Moreover, by focusing exclusively on the culpability and conduct of the accused and not on the credibility of the system as a whole, the majority removes the prospect of civilian and even military appellate review in that group of cases that is arguably most *72suspect to abuse — trials in absentia.2 Indeed, trials in absentia are the sort of trials that undermine the credibility of foreign military justice systems. These are also just the sort of trials where civilian oversight of the U.S. military justice system is important, as a matter of validation and as a matter of credibility. In addition to raising important questions involving the knowing and voluntary waiver of an accused’s Fifth and Sixth Amendment rights, trials in absentia raise a host of uncommon and complex ethical challenges for defense counsel. What actions may or should defense counsel take at trial without the informed consent of the client? See Model Rules of Profl Conduct R. 1.4 (2013). What duties, if any, does defense counsel have to seek a speedy trial, or in the alternative, delay the start of a trial? Id; Dep’t of the Army, Reg. 27-26, Rules of Professional Conduct for Lawyers R. 3.2 (May 1, 1992). To what extent, if at all, can defense counsel waive the attorney-client privilege? See United States v. Marcum, 60 M.J. 198 (C.A.A.F.2004); Military Rule of Evidence (M.R.E.) 511. To what extent may defense counsel waive an accused’s right to trial by members? When, and to what extent, can defense counsel effectively represent a client when the defendant is not present at trial?3 The majority opinion not only fails to spot and address these issues by choosing to curtail appellate review of in absentia trials, but it also ensures the answers will vary from trial to trial and defense counsel to defense counsel. That is not the uniform system Congress envisioned or enacted.

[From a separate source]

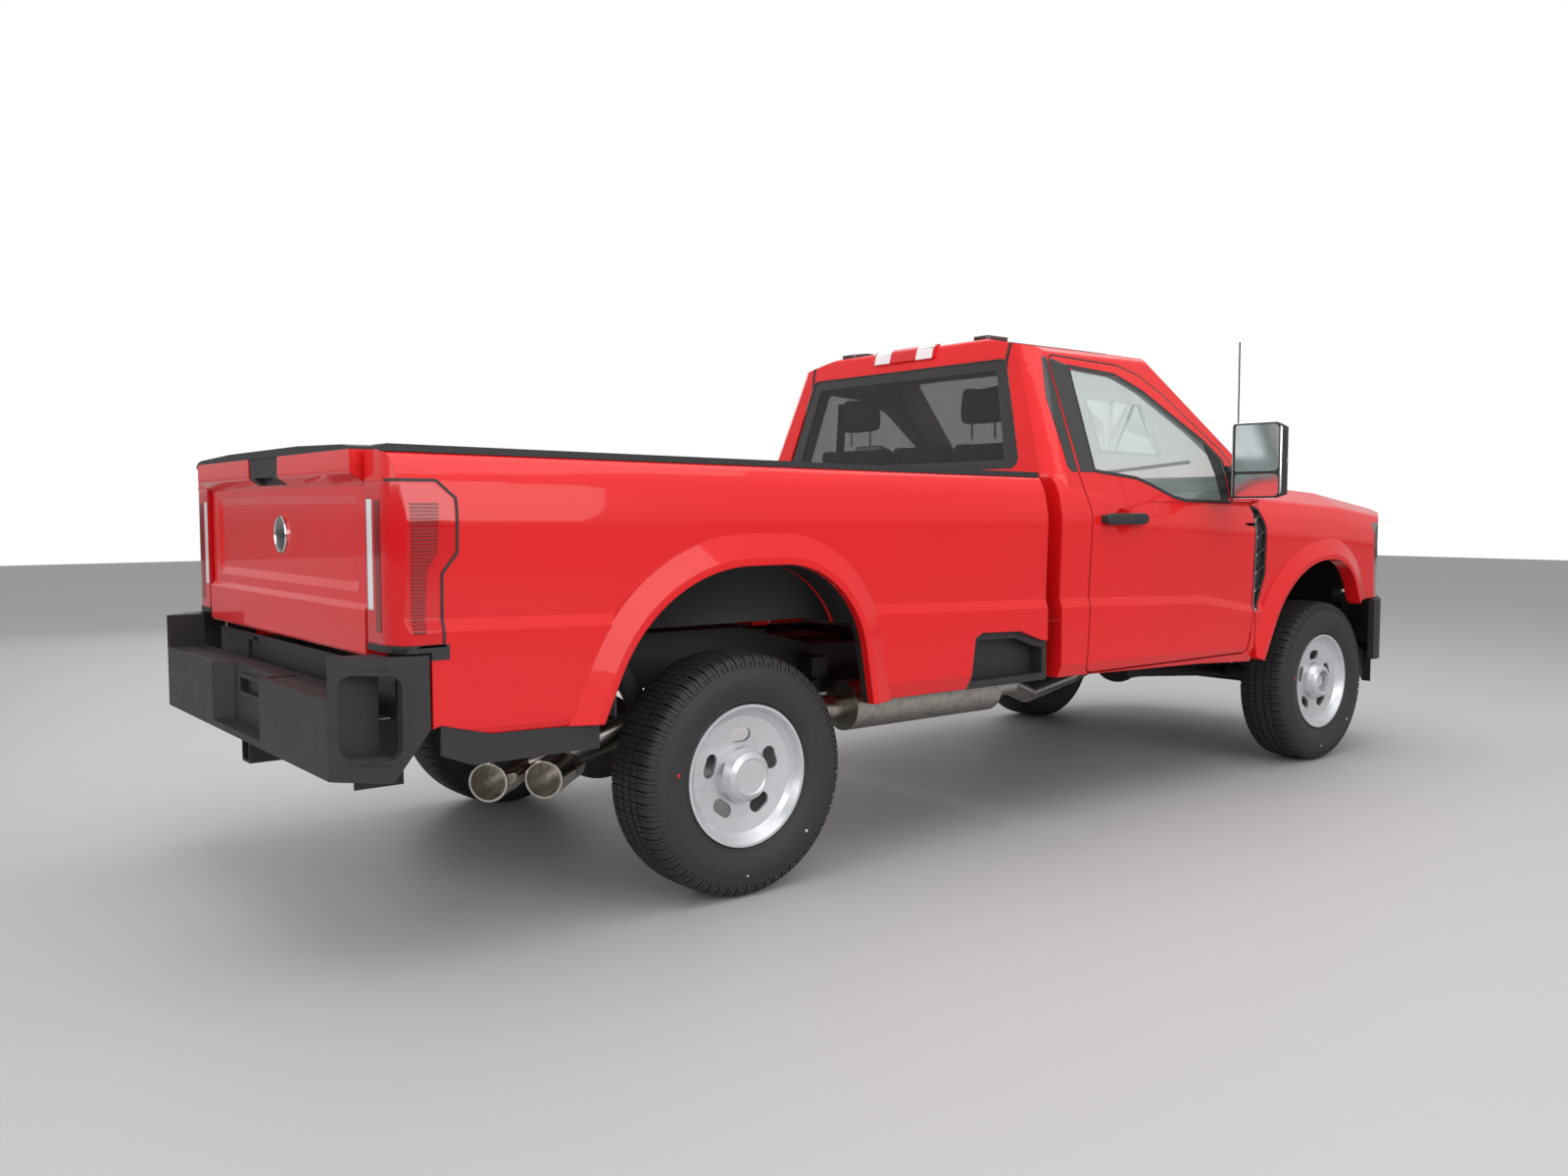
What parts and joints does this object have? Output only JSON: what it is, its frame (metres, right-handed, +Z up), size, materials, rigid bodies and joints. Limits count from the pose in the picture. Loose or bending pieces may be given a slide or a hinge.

Even more alarming, the effect of the majority’s decision is to close the courtroom door not only to an accused who intentionally absents himself, but also to military members who are convicted at trial and subsequently cannot be located while they are on appellate leave. We cannot put a number on the potential pool of appellants that might fall into this category, but we know it is a large number based on the number of cases dismissed following Rodriguez.4
To avoid this risk — not just of the AWOL appellant, but the far more frequent appellant who cannot be located — the majority’s new rule will compel defense counsel to seek authorization to appeal to the Courts of Criminal Appeal, this Court, and the Supreme Court. Such an authorization will neither be informed nor based on a particular decision of the Court of Criminal Appeals. It will be defensive in nature.to ensure jurisdiction in the event of appeal. But of course, having authorized an appeal, appellate defense counsel will be bound to appeal. In short, authorization to appeal will be given without specific input from an appellant, but based on the risk that appellate defense counsel will not be able to locate an appellant to authorize an appeal upon receipt of the CCA’s decision. Nor will authorization to appeal be based on what is actually decided at the CCA. For this same reason, defense and appellate defense counsel who wish to avoid ineffective assistance of counsel claims should also seek advance authorization to appeal to the Supreme Court, without first knowing the outcome before the Criminal Court of Appeals or this Court. As discussed above, this result is not required by the UCMJ; it runs contrary to the UCMJ’s intent.
Finally, the majority’s adoption of a mechanical and formalistic approach to determining whether an appellant has authorized appeal before this Court unduly and impracticably interferes with the attorney-client privilege. By requiring appellate defense counsel to demonstrate that a client has specifically authorized appeal to this Court, the majority places appellate defense counsel between a rock and hard place. Either the decision dictates the manner in which they communicate with their client by compelling written evidence of an appeal authorization *73or it will compel appellate counsel to reveal verbal attorney-client communications in order to demonstrate a personal decision by an appellant to appeal to a specific court. Presumably, defense counsel will be compelled to file an affidavit documenting such a client communication.
The majority does all this without even addressing or explaining how a lawyer might fulfill his or her ethical duty to represent clients zealously and diligently when the client cannot be located, for whatever reason, to authorize an appeal personally, and where the lawyer believes meritorious issues warrant appeal.
For all these reasons, I respectfully dissent.
. Under what has been labeled the "fugitive dis-entitlement doctrine," "an appellate court may dismiss the appeal of a defendant who is a fugitive from justice during the pendency of his appeal.” Ortega-Rodríguez v. United States, 507 U.S. 234, 239, 113 S.Ct. 1199, 122 L.Ed.2d 581 (1993).
. For this same reason, I would not apply the fugitive disentitlement doctrine under the circumstances of this case.
. See Sarah C. Sykes, "Defense Counsel, Please Rise": A Comparative Analysis of Trial In Absen-tia, 216 Mil. L.Rev. 170 (2013).
. No doubt this Court has heard and decided many cases for which the majority decides today this Court has never had jurisdiction.